Reputation: 19
I have the following input file in csv:
INPUT
ID,GroupID,Person,Parent
ID_001,A001,John Doe,Yes
ID_002,A001,Mary Jane,No
ID_003,A001,James Smith;John Doe,Yes
ID_004,B003,Nathan Drake,Yes
ID_005,B003,Troy Baker,No
The desired output is the following:
** DESIRED OUTPUT**
ID,GroupID,Person
ID_001,A001,John Doe;Mary Jane;James Smith
ID_003,A001,John Doe;Mary Jane;James Smith
ID_004,B003,Nathan Drake;Troy Baker
Basically, I want to group by the same GroupID and then concatenate all the values present in Person column that belong to that group. Then, in my output, for each group I want to return the ID(s) of those rows where the Parent column is "Yes", the GroupID, and the concatenated person values for each group.
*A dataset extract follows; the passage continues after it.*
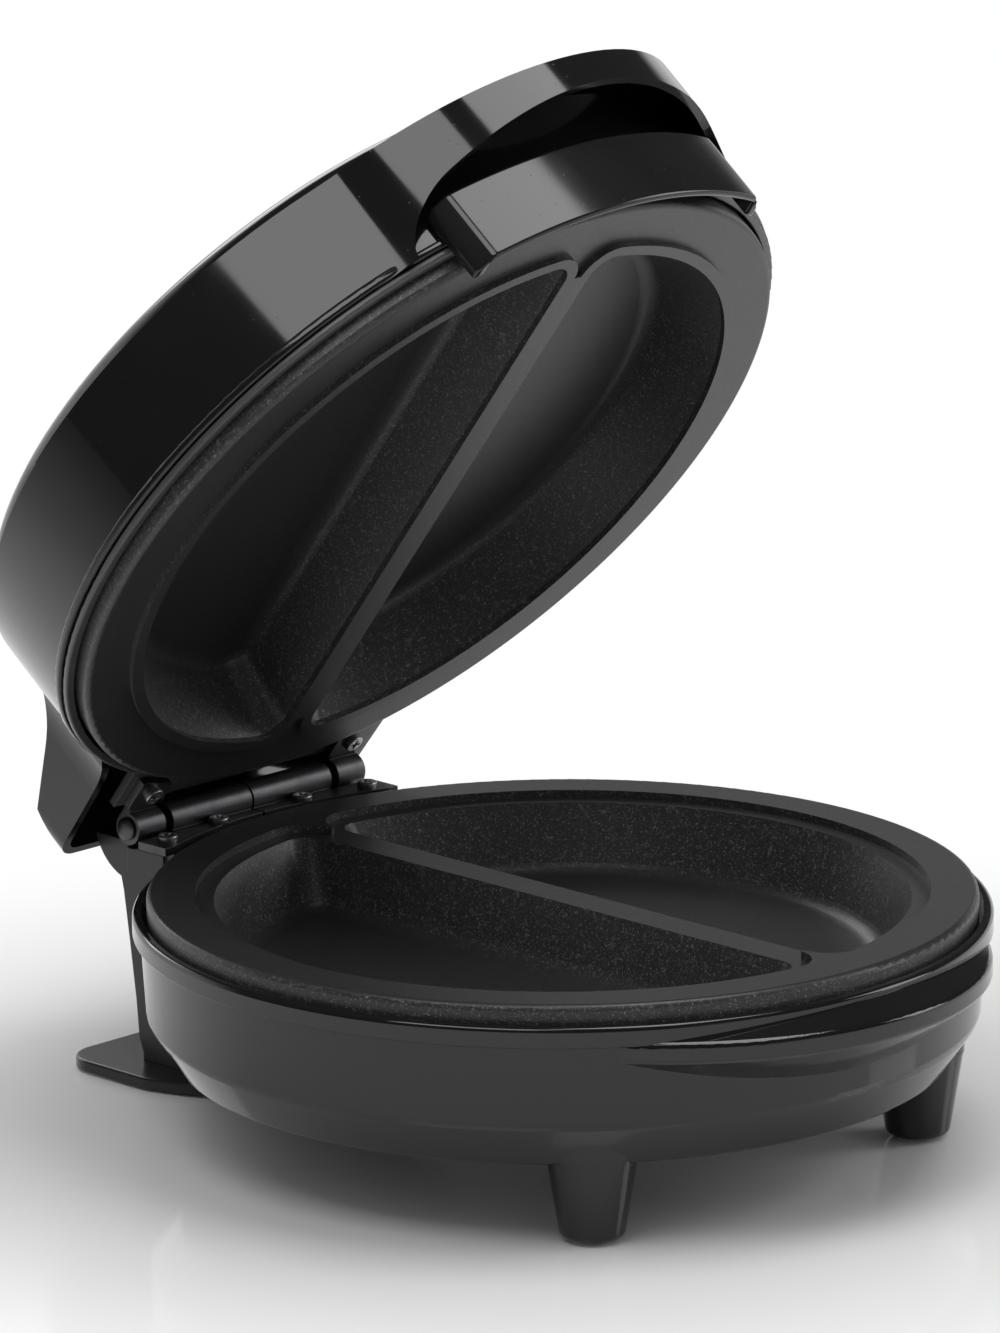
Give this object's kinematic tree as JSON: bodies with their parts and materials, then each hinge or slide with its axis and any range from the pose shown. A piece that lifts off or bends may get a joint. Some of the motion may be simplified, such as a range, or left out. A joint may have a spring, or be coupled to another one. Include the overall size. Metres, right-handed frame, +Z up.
{
  "type": "electric omelette maker",
  "caption": "Electric omelette maker with a hinged lid, half-moon non-stick cavities in both plates, round gloss mouldings, a lifting band under a front visor and a rear hinge column.",
  "frame": {"origin": "on the floor under the middle of the object's box at rest, lid open as in the picture", "axes": "+Z up; +X across the object along the hinge, to the right as seen from the front; +Y to the rear, towards the hinge column"},
  "size_m": [0.2034, 0.2434, 0.2608],
  "materials": {
    "gloss_body": "polished moulded plastic",
    "satin_column": "satin moulded plastic",
    "nonstick_plate": "die-cast aluminium with a dark non-stick coating",
    "frame_grey": "satin grey heat-resistant plastic",
    "hinge_steel": "satin plated steel",
    "screw_steel": "zinc-plated steel",
    "element_sheath": "oxidised metal sheath",
    "clip_steel": "stamped steel",
    "shield_sheet": "mill-finish aluminium sheet",
    "foot_rubber": "pale grey rubber",
    "bush_rubber": "black rubber",
    "terminal_ceramic": "glazed ceramic",
    "lead_sleeve": "glass-fibre sleeved leads",
    "fuse_body": "metal can on a mica base",
    "lens_red": "clear red lens",
    "lens_green": "clear green lens",
    "board_laminate": "glass-fibre board"
  },
  "bodies": {
    "base": {"base_housing": "gloss_body", "lower_cooking_plate": "nonstick_plate", "lower_heating_element": "element_sheath", "lower_element_clips": "clip_steel", "lower_heat_shield": "shield_sheet", "thermostat": "clip_steel", "terminal_block": "terminal_ceramic", "base_wiring": "lead_sleeve", "rear_column": "satin_column", "rear_foot": "satin_column", "cord_inlet_bush": "bush_rubber", "base_hinge_leaf_right": "hinge_steel", "base_hinge_leaf_left": "hinge_steel", "hinge_pin": "hinge_steel", "front_foot_pads": "foot_rubber", "rear_foot_pads": "foot_rubber", "lower_plate_screws": "screw_steel", "column_screws": "screw_steel", "rear_foot_screws": "screw_steel", "base_hinge_screws": "screw_steel"},
    "lid": {"lid_shell": "gloss_body", "lid_frame": "frame_grey", "upper_cooking_plate": "nonstick_plate", "upper_heating_element": "element_sheath", "upper_element_clips": "clip_steel", "upper_heat_shield": "shield_sheet", "thermal_fuse": "fuse_body", "lid_hinge_leaf_right": "hinge_steel", "lid_hinge_leaf_left": "hinge_steel", "lid_hinge_screws": "screw_steel", "upper_plate_screws": "screw_steel", "handle_band": "gloss_body", "handle_screws": "screw_steel", "power_lamp_lens": "lens_red", "ready_lamp_lens": "lens_green", "lamp_board": "board_laminate", "lid_wiring": "lead_sleeve"}
  },
  "joints": [
    {"name": "lid_hinge", "type": "hinge", "parent": "base", "child": "lid", "pos_m": [0, 0.09769, 0.0612], "axis": [-1, 0, 0], "range_deg": [-52.5, 42.5]}
  ]
}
I am able to concatenate all person values for a particular group and remove any duplicate values from the person column in my output. Here is what I have so far:
import pandas as pd
inputcsv = path to the input csv file
outputcsv = path to the output csv file
colnames = ['ID', 'GroupID', 'Person', 'Parent']
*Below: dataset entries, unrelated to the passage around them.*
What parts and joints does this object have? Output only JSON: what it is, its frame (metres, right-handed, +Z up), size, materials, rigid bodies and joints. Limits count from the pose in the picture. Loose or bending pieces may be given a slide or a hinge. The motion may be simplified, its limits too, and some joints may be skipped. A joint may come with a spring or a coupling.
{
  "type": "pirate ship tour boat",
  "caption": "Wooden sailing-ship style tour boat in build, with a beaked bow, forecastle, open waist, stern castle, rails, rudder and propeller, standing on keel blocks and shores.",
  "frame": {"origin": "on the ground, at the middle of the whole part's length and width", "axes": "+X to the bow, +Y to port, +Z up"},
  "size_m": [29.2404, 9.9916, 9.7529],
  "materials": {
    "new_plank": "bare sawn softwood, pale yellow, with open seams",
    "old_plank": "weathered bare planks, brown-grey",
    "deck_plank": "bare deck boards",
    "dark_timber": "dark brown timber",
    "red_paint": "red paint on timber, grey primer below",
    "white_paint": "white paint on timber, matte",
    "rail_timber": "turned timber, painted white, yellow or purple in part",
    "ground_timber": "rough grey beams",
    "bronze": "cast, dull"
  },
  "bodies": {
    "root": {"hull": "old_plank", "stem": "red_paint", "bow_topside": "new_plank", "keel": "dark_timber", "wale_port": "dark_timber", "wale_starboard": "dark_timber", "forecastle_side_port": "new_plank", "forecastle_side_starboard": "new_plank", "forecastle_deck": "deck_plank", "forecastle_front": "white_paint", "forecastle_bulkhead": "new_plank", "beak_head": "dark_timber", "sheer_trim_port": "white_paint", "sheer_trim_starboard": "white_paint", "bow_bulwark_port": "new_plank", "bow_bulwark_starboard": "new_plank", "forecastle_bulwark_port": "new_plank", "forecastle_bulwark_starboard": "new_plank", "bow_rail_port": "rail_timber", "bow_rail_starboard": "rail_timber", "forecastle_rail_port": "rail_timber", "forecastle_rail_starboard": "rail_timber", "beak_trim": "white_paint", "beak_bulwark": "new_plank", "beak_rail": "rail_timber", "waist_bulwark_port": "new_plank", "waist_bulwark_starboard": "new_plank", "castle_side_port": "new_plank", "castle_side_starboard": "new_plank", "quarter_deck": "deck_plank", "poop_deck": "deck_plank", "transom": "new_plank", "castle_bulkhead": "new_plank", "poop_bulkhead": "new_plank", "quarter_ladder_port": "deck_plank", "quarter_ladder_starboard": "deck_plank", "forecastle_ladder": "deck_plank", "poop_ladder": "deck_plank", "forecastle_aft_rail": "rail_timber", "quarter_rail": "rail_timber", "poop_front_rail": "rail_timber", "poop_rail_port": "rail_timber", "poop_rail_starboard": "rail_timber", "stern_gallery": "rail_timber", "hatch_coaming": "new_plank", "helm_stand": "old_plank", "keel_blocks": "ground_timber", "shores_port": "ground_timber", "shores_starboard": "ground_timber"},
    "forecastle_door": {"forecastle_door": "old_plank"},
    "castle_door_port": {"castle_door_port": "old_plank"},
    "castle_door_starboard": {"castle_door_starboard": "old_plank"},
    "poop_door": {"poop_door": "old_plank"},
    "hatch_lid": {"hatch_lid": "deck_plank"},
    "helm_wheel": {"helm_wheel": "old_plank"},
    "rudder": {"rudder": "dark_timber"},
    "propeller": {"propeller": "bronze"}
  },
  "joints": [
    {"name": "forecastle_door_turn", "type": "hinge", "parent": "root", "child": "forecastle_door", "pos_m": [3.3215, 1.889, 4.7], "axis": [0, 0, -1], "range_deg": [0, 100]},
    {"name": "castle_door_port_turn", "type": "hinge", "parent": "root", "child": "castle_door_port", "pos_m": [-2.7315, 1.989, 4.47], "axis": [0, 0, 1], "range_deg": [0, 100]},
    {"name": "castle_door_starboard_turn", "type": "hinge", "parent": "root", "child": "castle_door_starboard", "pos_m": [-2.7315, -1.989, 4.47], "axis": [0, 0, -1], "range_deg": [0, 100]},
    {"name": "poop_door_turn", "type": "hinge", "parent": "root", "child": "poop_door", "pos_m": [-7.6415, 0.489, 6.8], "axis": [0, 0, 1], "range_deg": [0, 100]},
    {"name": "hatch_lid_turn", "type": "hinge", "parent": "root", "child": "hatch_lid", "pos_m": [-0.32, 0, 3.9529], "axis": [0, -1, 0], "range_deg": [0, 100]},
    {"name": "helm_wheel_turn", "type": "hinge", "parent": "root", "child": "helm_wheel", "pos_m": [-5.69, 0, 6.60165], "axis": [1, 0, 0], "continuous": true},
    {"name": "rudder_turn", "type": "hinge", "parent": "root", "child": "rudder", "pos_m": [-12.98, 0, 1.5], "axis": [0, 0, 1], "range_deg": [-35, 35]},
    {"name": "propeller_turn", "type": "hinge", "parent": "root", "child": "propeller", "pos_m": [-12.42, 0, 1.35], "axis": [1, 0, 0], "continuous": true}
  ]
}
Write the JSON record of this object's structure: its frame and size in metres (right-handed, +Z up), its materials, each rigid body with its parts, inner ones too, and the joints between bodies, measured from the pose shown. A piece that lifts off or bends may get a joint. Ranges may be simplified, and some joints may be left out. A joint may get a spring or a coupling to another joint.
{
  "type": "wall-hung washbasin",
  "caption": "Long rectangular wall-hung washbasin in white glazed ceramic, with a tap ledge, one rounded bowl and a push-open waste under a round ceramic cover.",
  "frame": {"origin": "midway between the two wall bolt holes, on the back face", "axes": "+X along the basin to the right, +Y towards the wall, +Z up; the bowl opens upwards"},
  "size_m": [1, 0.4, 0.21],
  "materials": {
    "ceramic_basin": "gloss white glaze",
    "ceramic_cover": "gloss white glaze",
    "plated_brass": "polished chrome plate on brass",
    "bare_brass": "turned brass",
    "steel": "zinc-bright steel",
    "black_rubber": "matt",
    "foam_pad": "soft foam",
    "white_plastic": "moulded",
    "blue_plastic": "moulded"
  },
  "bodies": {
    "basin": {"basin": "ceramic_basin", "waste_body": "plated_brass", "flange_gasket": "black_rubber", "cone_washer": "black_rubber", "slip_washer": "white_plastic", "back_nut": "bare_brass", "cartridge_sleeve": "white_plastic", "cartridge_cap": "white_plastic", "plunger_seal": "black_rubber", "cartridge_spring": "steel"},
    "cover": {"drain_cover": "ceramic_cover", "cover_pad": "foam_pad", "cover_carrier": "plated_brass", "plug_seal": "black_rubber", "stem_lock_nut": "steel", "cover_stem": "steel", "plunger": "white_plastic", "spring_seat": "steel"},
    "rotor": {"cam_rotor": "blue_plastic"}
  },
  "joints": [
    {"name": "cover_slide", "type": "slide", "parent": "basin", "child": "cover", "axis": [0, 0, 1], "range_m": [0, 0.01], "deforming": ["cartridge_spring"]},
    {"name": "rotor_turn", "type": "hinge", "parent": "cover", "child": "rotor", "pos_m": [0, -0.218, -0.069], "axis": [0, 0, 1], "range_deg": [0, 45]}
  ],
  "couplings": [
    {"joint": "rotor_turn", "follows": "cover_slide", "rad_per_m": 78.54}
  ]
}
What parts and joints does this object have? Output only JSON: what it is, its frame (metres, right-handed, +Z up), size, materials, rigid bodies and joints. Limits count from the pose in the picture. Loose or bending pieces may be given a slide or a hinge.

df1 = pd.read_csv(inputcsv, names = colnames, header = None, skiprows = 1)
#First I do a groupby on GroupID, concatenate the values in the Person column, and finally remove the duplicate person values from the output before saving the df to a csv.
df2 = df1.groupby('GroupID')['Person'].apply(';'.join).str.split(';').apply(set).apply(';'.join).reset_index()
df2.to_csv(outputcsv, sep=',', index=False)
This yields the following output:
GroupID,Person
A001,John Doe;Mary Jane;James Smith
B003,Nathan Drake;Troy Baker
I can't figure out how to include the ID column and include all rows in a group where the Parent is "Yes" (as shown in the desired output above).
Upvotes: 0
Views: 1018
Reputation: 323266
IIUC
df.Person=df.Person.str.split(';')#1st split the string to list
df['Person']=df.groupby(['GroupID']).Person.transform(lambda x : ';'.join(set(sum(x,[]))))# then we do transform , this will add each group rowwise same result , link https://stackoverflow.com/questions/27517425/apply-vs-transform-on-a-group-object
df=df.loc[df.Parent.eq('Yes')] # then using Parent to filter
df
Out[239]:
ID GroupID Person Parent
0 ID_001 A001 James Smith;John Doe;Mary Jane Yes
2 ID_003 A001 James Smith;John Doe;Mary Jane Yes
3 ID_004 B003 Troy Baker;Nathan Drake Yes
Upvotes: 1